The data below needs to be returned exactly, line for line.

— BEGIN —

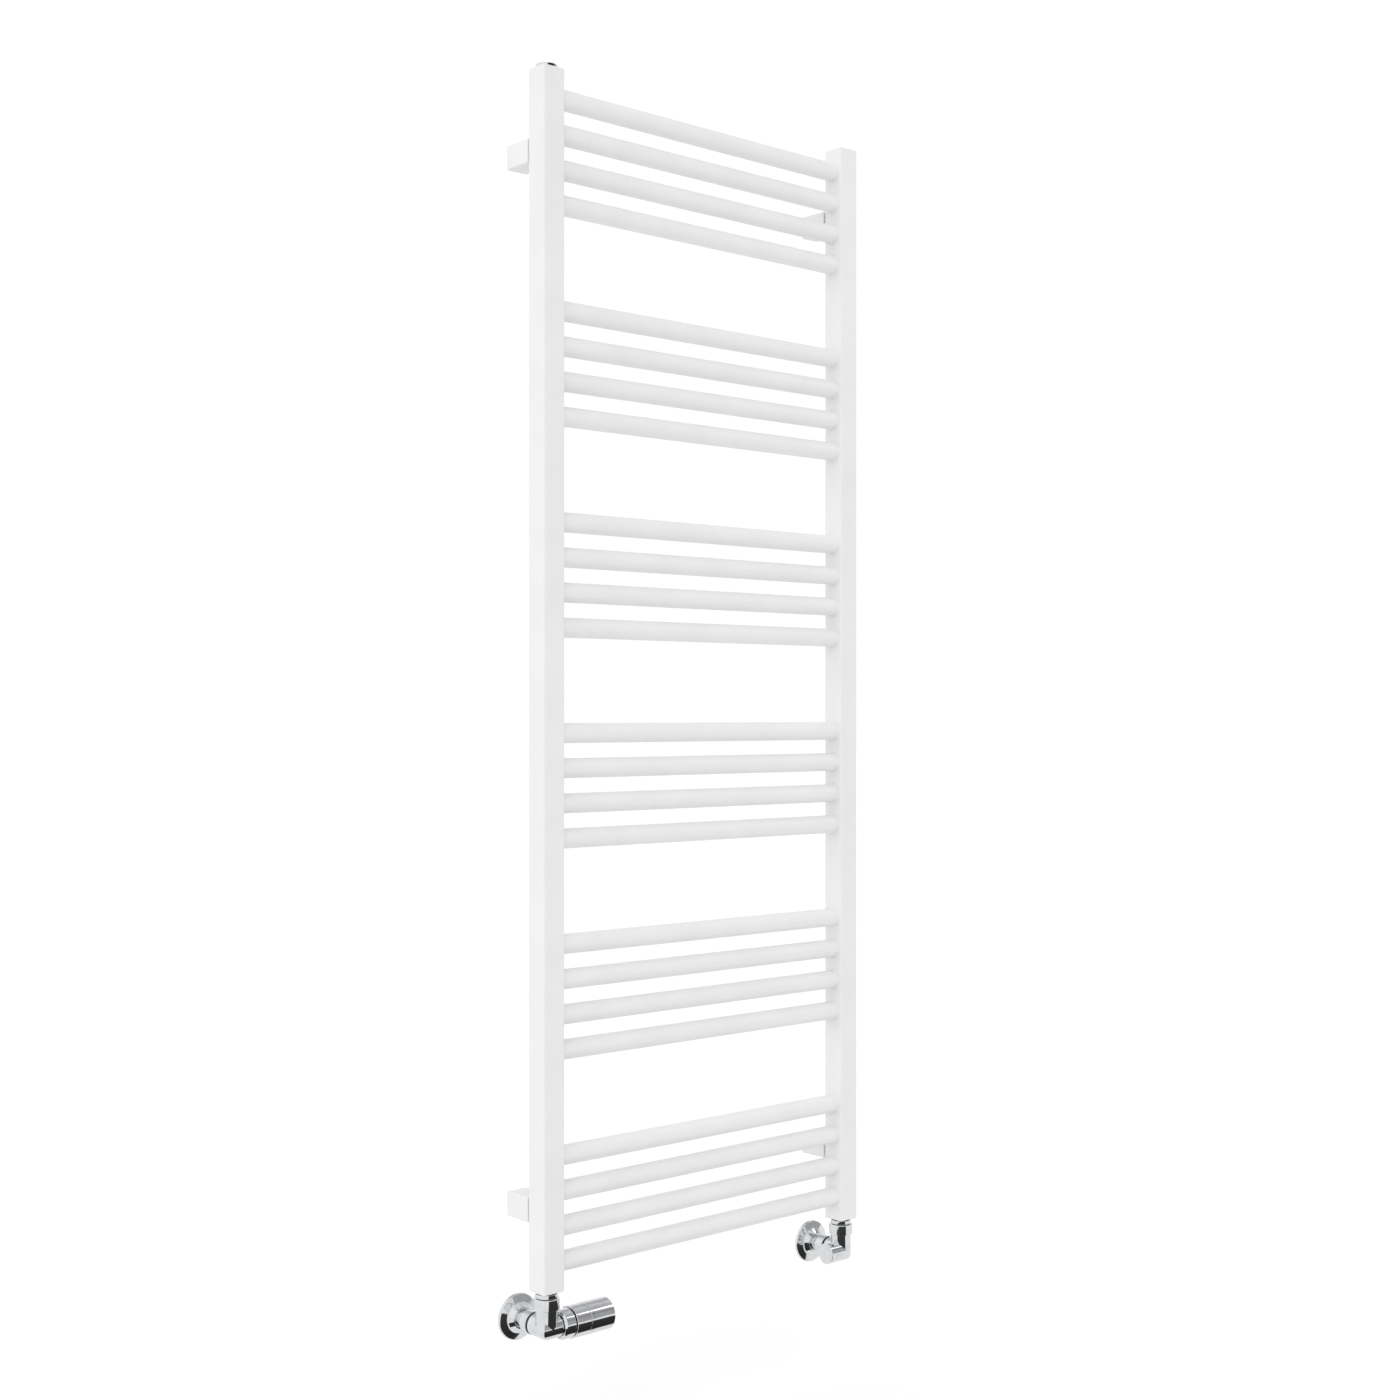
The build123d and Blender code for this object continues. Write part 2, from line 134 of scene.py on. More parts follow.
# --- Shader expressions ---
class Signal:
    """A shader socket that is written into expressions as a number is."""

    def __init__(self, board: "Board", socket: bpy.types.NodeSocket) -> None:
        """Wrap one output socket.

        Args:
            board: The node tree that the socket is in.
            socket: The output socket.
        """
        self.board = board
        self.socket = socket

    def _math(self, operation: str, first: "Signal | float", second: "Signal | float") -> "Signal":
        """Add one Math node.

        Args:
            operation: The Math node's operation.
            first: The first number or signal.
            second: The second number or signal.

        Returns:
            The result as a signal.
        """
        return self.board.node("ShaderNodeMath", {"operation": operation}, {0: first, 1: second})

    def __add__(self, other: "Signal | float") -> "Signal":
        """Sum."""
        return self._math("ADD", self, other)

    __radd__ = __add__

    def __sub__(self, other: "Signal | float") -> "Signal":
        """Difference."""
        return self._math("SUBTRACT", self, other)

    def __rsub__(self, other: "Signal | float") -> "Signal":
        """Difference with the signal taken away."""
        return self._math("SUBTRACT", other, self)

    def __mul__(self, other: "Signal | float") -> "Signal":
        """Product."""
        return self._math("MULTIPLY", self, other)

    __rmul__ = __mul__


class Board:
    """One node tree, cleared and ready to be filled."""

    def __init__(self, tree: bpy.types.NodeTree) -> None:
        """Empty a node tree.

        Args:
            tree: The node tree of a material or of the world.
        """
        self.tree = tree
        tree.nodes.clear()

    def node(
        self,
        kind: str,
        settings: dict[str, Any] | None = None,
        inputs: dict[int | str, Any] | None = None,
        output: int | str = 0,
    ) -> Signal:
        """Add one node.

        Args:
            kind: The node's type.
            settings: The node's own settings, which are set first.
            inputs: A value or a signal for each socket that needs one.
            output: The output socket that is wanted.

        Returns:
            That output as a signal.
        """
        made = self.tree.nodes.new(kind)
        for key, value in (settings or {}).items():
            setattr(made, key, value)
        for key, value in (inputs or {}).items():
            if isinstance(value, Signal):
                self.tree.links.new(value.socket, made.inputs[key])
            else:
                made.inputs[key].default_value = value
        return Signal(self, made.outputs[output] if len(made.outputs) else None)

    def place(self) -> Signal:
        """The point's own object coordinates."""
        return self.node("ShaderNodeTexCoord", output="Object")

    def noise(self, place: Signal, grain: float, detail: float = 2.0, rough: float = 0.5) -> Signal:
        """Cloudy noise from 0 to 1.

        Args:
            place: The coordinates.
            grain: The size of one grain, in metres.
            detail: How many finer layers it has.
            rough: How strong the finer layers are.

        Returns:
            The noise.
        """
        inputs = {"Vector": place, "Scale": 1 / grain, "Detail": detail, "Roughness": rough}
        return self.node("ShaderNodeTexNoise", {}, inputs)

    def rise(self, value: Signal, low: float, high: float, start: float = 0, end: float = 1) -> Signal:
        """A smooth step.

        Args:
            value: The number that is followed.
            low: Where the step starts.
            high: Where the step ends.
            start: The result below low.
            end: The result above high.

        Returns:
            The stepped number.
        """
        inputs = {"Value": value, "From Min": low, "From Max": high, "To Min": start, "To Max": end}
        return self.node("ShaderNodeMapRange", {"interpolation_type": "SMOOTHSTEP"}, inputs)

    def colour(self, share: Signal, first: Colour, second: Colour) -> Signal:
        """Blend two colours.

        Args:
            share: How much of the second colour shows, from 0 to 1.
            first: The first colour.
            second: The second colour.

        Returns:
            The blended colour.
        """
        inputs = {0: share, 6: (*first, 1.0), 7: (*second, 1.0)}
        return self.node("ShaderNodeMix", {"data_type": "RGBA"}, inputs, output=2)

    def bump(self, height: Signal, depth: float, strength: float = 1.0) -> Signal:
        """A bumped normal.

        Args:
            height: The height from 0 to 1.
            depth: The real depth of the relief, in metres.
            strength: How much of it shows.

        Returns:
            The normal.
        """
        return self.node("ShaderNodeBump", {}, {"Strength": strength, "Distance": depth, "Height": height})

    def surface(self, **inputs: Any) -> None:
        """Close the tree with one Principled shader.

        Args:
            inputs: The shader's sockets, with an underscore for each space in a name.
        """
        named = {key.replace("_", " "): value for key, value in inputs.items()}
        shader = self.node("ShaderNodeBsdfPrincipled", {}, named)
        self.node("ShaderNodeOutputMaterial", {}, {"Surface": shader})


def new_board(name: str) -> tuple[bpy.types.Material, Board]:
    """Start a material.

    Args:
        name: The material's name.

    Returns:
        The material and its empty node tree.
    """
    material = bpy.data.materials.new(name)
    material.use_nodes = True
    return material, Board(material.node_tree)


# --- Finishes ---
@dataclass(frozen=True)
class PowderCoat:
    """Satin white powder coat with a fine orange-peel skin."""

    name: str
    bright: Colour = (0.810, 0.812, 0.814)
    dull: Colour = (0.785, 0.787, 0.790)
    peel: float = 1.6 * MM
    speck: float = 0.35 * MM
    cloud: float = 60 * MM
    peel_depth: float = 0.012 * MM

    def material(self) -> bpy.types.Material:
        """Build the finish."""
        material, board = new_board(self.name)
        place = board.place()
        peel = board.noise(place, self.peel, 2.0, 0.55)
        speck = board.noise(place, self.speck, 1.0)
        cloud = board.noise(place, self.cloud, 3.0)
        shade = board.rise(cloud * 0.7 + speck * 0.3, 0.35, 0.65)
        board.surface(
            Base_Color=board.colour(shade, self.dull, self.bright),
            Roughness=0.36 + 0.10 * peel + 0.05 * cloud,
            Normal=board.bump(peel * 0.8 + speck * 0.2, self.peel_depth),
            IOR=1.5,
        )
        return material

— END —

** EXERCISE OUTPUT **
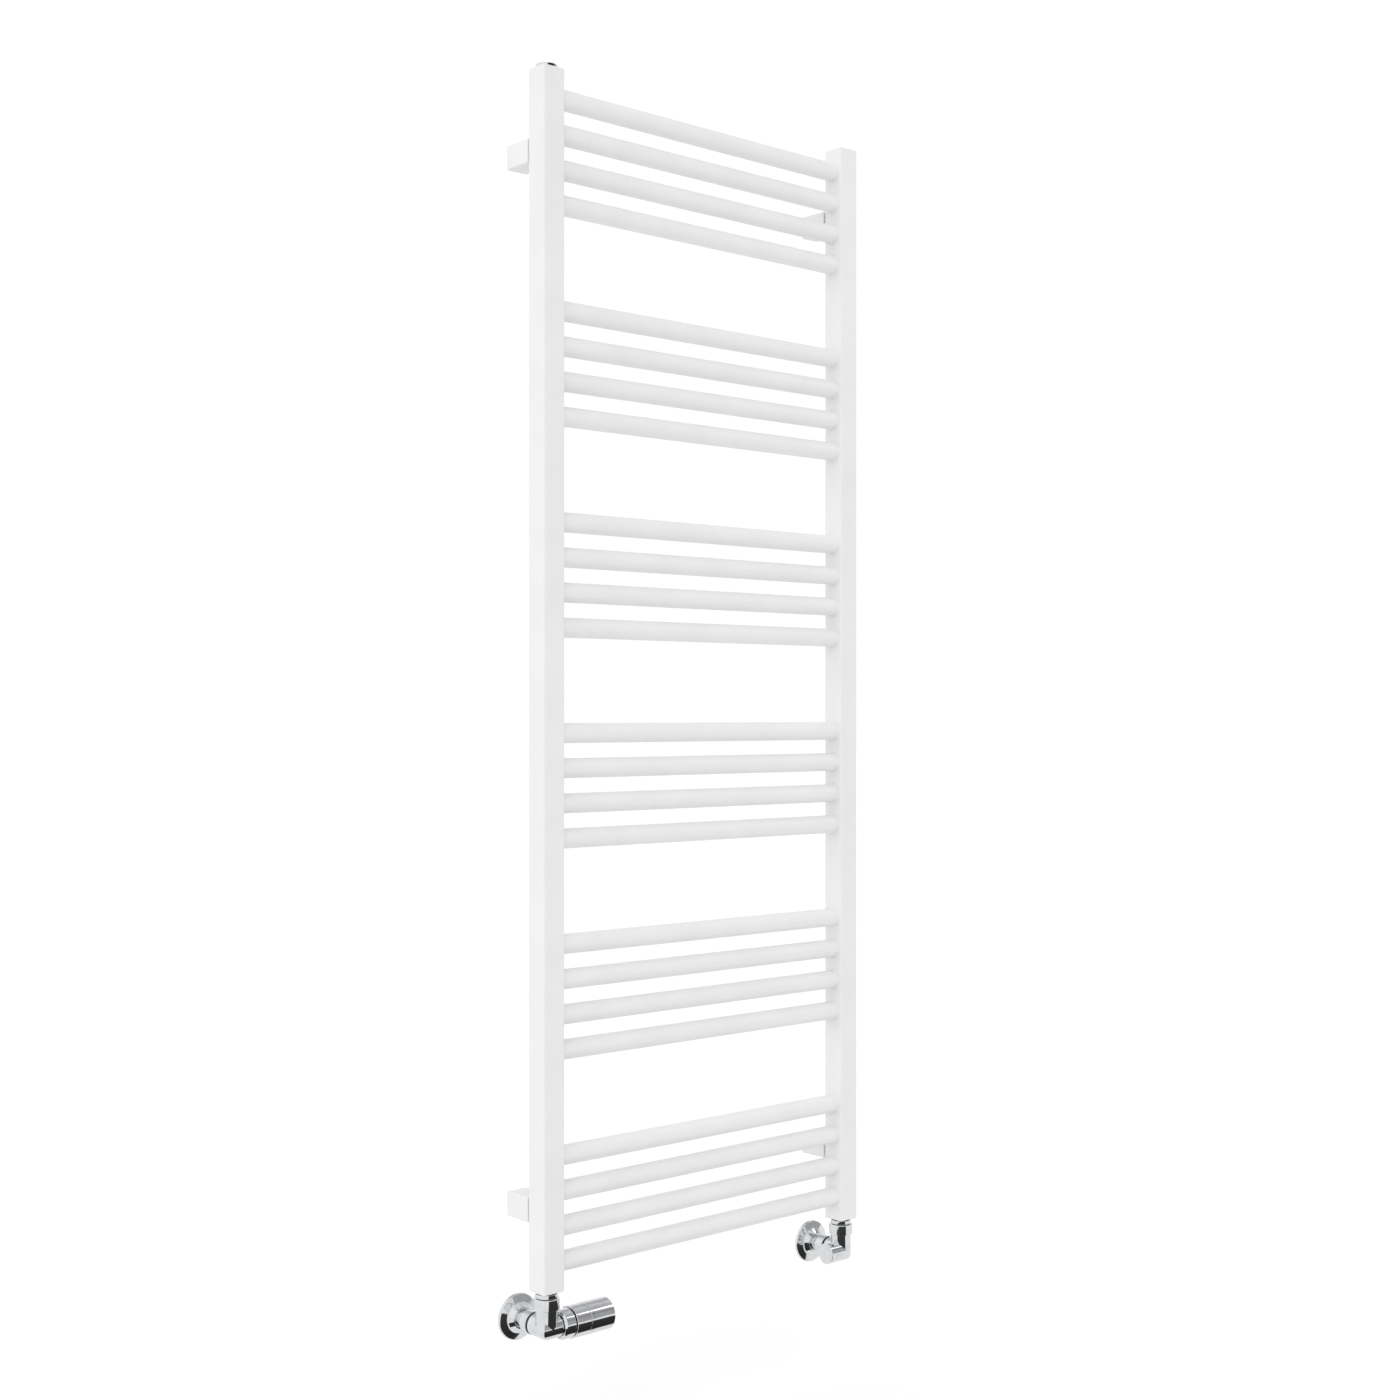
The build123d and Blender code for this object continues. Write part 2, from line 134 of scene.py on. More parts follow.
# --- Shader expressions ---
class Signal:
    """A shader socket that is written into expressions as a number is."""

    def __init__(self, board: "Board", socket: bpy.types.NodeSocket) -> None:
        """Wrap one output socket.

        Args:
            board: The node tree that the socket is in.
            socket: The output socket.
        """
        self.board = board
        self.socket = socket

    def _math(self, operation: str, first: "Signal | float", second: "Signal | float") -> "Signal":
        """Add one Math node.

        Args:
            operation: The Math node's operation.
            first: The first number or signal.
            second: The second number or signal.

        Returns:
            The result as a signal.
        """
        return self.board.node("ShaderNodeMath", {"operation": operation}, {0: first, 1: second})

    def __add__(self, other: "Signal | float") -> "Signal":
        """Sum."""
        return self._math("ADD", self, other)

    __radd__ = __add__

    def __sub__(self, other: "Signal | float") -> "Signal":
        """Difference."""
        return self._math("SUBTRACT", self, other)

    def __rsub__(self, other: "Signal | float") -> "Signal":
        """Difference with the signal taken away."""
        return self._math("SUBTRACT", other, self)

    def __mul__(self, other: "Signal | float") -> "Signal":
        """Product."""
        return self._math("MULTIPLY", self, other)

    __rmul__ = __mul__


class Board:
    """One node tree, cleared and ready to be filled."""

    def __init__(self, tree: bpy.types.NodeTree) -> None:
        """Empty a node tree.

        Args:
            tree: The node tree of a material or of the world.
        """
        self.tree = tree
        tree.nodes.clear()

    def node(
        self,
        kind: str,
        settings: dict[str, Any] | None = None,
        inputs: dict[int | str, Any] | None = None,
        output: int | str = 0,
    ) -> Signal:
        """Add one node.

        Args:
            kind: The node's type.
            settings: The node's own settings, which are set first.
            inputs: A value or a signal for each socket that needs one.
            output: The output socket that is wanted.

        Returns:
            That output as a signal.
        """
        made = self.tree.nodes.new(kind)
        for key, value in (settings or {}).items():
            setattr(made, key, value)
        for key, value in (inputs or {}).items():
            if isinstance(value, Signal):
                self.tree.links.new(value.socket, made.inputs[key])
            else:
                made.inputs[key].default_value = value
        return Signal(self, made.outputs[output] if len(made.outputs) else None)

    def place(self) -> Signal:
        """The point's own object coordinates."""
        return self.node("ShaderNodeTexCoord", output="Object")

    def noise(self, place: Signal, grain: float, detail: float = 2.0, rough: float = 0.5) -> Signal:
        """Cloudy noise from 0 to 1.

        Args:
            place: The coordinates.
            grain: The size of one grain, in metres.
            detail: How many finer layers it has.
            rough: How strong the finer layers are.

        Returns:
            The noise.
        """
        inputs = {"Vector": place, "Scale": 1 / grain, "Detail": detail, "Roughness": rough}
        return self.node("ShaderNodeTexNoise", {}, inputs)

    def rise(self, value: Signal, low: float, high: float, start: float = 0, end: float = 1) -> Signal:
        """A smooth step.

        Args:
            value: The number that is followed.
            low: Where the step starts.
            high: Where the step ends.
            start: The result below low.
            end: The result above high.

        Returns:
            The stepped number.
        """
        inputs = {"Value": value, "From Min": low, "From Max": high, "To Min": start, "To Max": end}
        return self.node("ShaderNodeMapRange", {"interpolation_type": "SMOOTHSTEP"}, inputs)

    def colour(self, share: Signal, first: Colour, second: Colour) -> Signal:
        """Blend two colours.

        Args:
            share: How much of the second colour shows, from 0 to 1.
            first: The first colour.
            second: The second colour.

        Returns:
            The blended colour.
        """
        inputs = {0: share, 6: (*first, 1.0), 7: (*second, 1.0)}
        return self.node("ShaderNodeMix", {"data_type": "RGBA"}, inputs, output=2)

    def bump(self, height: Signal, depth: float, strength: float = 1.0) -> Signal:
        """A bumped normal.

        Args:
            height: The height from 0 to 1.
            depth: The real depth of the relief, in metres.
            strength: How much of it shows.

        Returns:
            The normal.
        """
        return self.node("ShaderNodeBump", {}, {"Strength": strength, "Distance": depth, "Height": height})

    def surface(self, **inputs: Any) -> None:
        """Close the tree with one Principled shader.

        Args:
            inputs: The shader's sockets, with an underscore for each space in a name.
        """
        named = {key.replace("_", " "): value for key, value in inputs.items()}
        shader = self.node("ShaderNodeBsdfPrincipled", {}, named)
        self.node("ShaderNodeOutputMaterial", {}, {"Surface": shader})


def new_board(name: str) -> tuple[bpy.types.Material, Board]:
    """Start a material.

    Args:
        name: The material's name.

    Returns:
        The material and its empty node tree.
    """
    material = bpy.data.materials.new(name)
    material.use_nodes = True
    return material, Board(material.node_tree)


# --- Finishes ---
@dataclass(frozen=True)
class PowderCoat:
    """Satin white powder coat with a fine orange-peel skin."""

    name: str
    bright: Colour = (0.810, 0.812, 0.814)
    dull: Colour = (0.785, 0.787, 0.790)
    peel: float = 1.6 * MM
    speck: float = 0.35 * MM
    cloud: float = 60 * MM
    peel_depth: float = 0.012 * MM

    def material(self) -> bpy.types.Material:
        """Build the finish."""
        material, board = new_board(self.name)
        place = board.place()
        peel = board.noise(place, self.peel, 2.0, 0.55)
        speck = board.noise(place, self.speck, 1.0)
        cloud = board.noise(place, self.cloud, 3.0)
        shade = board.rise(cloud * 0.7 + speck * 0.3, 0.35, 0.65)
        board.surface(
            Base_Color=board.colour(shade, self.dull, self.bright),
            Roughness=0.36 + 0.10 * peel + 0.05 * cloud,
            Normal=board.bump(peel * 0.8 + speck * 0.2, self.peel_depth),
            IOR=1.5,
        )
        return material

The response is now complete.